— start of Supplied material —
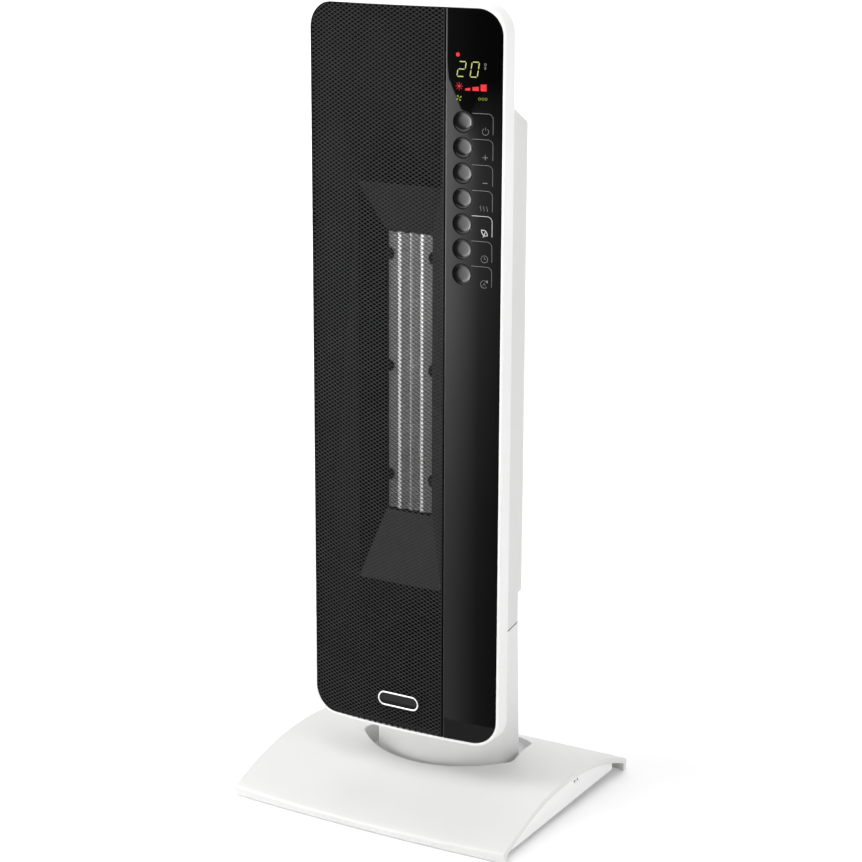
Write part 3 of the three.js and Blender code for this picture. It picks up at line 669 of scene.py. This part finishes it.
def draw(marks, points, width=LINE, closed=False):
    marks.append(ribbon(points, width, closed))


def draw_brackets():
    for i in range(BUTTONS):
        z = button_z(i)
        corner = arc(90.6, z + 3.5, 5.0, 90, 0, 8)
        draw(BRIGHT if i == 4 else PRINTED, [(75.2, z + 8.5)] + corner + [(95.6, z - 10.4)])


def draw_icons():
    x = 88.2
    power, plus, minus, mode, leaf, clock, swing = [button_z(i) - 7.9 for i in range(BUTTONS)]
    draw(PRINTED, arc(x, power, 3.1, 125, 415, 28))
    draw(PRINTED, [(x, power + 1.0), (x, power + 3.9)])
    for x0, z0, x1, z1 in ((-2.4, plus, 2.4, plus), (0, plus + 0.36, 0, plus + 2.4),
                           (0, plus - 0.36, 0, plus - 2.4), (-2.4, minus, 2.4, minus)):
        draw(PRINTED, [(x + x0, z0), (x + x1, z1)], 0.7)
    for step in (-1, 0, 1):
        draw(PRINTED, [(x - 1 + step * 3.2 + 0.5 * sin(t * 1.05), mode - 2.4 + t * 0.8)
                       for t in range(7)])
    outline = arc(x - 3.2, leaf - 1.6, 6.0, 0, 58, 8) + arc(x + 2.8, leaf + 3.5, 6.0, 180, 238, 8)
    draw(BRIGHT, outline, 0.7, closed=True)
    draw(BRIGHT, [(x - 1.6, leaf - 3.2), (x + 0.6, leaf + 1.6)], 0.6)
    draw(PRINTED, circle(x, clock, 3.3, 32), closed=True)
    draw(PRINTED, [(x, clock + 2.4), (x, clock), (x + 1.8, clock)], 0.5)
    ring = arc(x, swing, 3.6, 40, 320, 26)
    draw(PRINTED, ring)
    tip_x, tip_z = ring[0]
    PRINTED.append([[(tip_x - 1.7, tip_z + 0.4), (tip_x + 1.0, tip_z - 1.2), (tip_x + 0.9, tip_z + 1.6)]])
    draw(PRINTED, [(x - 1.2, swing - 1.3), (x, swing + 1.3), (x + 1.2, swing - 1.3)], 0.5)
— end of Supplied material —
*Exercise prompt*:
Return the whole listing exactly.

*Result of the exercise*:
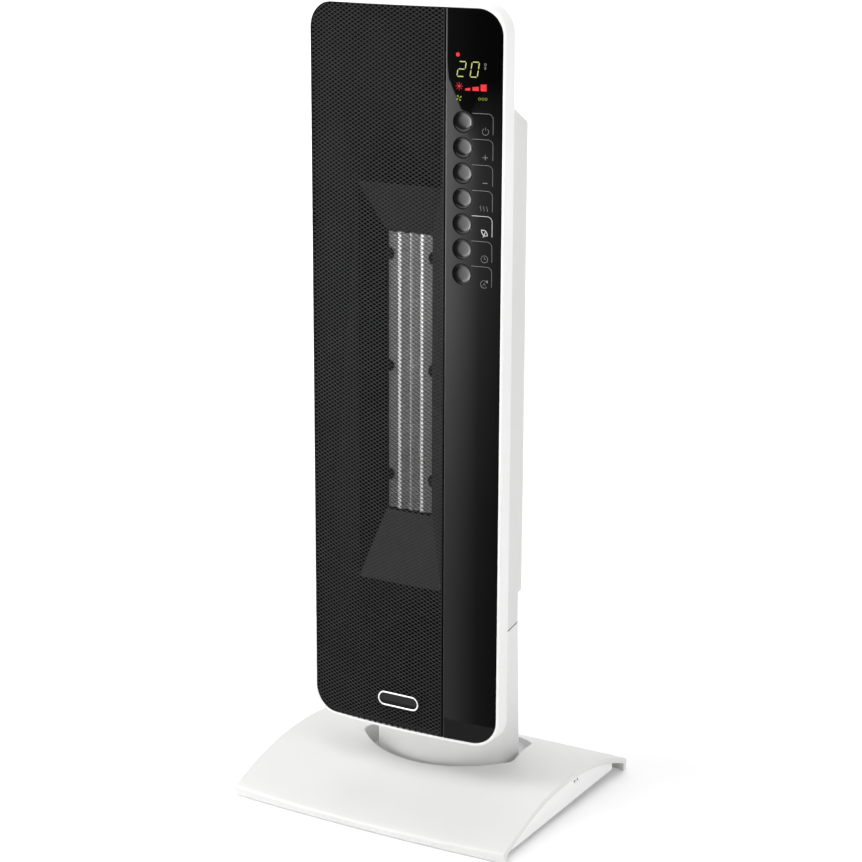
Write part 3 of the three.js and Blender code for this picture. It picks up at line 669 of scene.py. This part finishes it.
def draw(marks, points, width=LINE, closed=False):
    marks.append(ribbon(points, width, closed))


def draw_brackets():
    for i in range(BUTTONS):
        z = button_z(i)
        corner = arc(90.6, z + 3.5, 5.0, 90, 0, 8)
        draw(BRIGHT if i == 4 else PRINTED, [(75.2, z + 8.5)] + corner + [(95.6, z - 10.4)])


def draw_icons():
    x = 88.2
    power, plus, minus, mode, leaf, clock, swing = [button_z(i) - 7.9 for i in range(BUTTONS)]
    draw(PRINTED, arc(x, power, 3.1, 125, 415, 28))
    draw(PRINTED, [(x, power + 1.0), (x, power + 3.9)])
    for x0, z0, x1, z1 in ((-2.4, plus, 2.4, plus), (0, plus + 0.36, 0, plus + 2.4),
                           (0, plus - 0.36, 0, plus - 2.4), (-2.4, minus, 2.4, minus)):
        draw(PRINTED, [(x + x0, z0), (x + x1, z1)], 0.7)
    for step in (-1, 0, 1):
        draw(PRINTED, [(x - 1 + step * 3.2 + 0.5 * sin(t * 1.05), mode - 2.4 + t * 0.8)
                       for t in range(7)])
    outline = arc(x - 3.2, leaf - 1.6, 6.0, 0, 58, 8) + arc(x + 2.8, leaf + 3.5, 6.0, 180, 238, 8)
    draw(BRIGHT, outline, 0.7, closed=True)
    draw(BRIGHT, [(x - 1.6, leaf - 3.2), (x + 0.6, leaf + 1.6)], 0.6)
    draw(PRINTED, circle(x, clock, 3.3, 32), closed=True)
    draw(PRINTED, [(x, clock + 2.4), (x, clock), (x + 1.8, clock)], 0.5)
    ring = arc(x, swing, 3.6, 40, 320, 26)
    draw(PRINTED, ring)
    tip_x, tip_z = ring[0]
    PRINTED.append([[(tip_x - 1.7, tip_z + 0.4), (tip_x + 1.0, tip_z - 1.2), (tip_x + 0.9, tip_z + 1.6)]])
    draw(PRINTED, [(x - 1.2, swing - 1.3), (x, swing + 1.3), (x + 1.2, swing - 1.3)], 0.5)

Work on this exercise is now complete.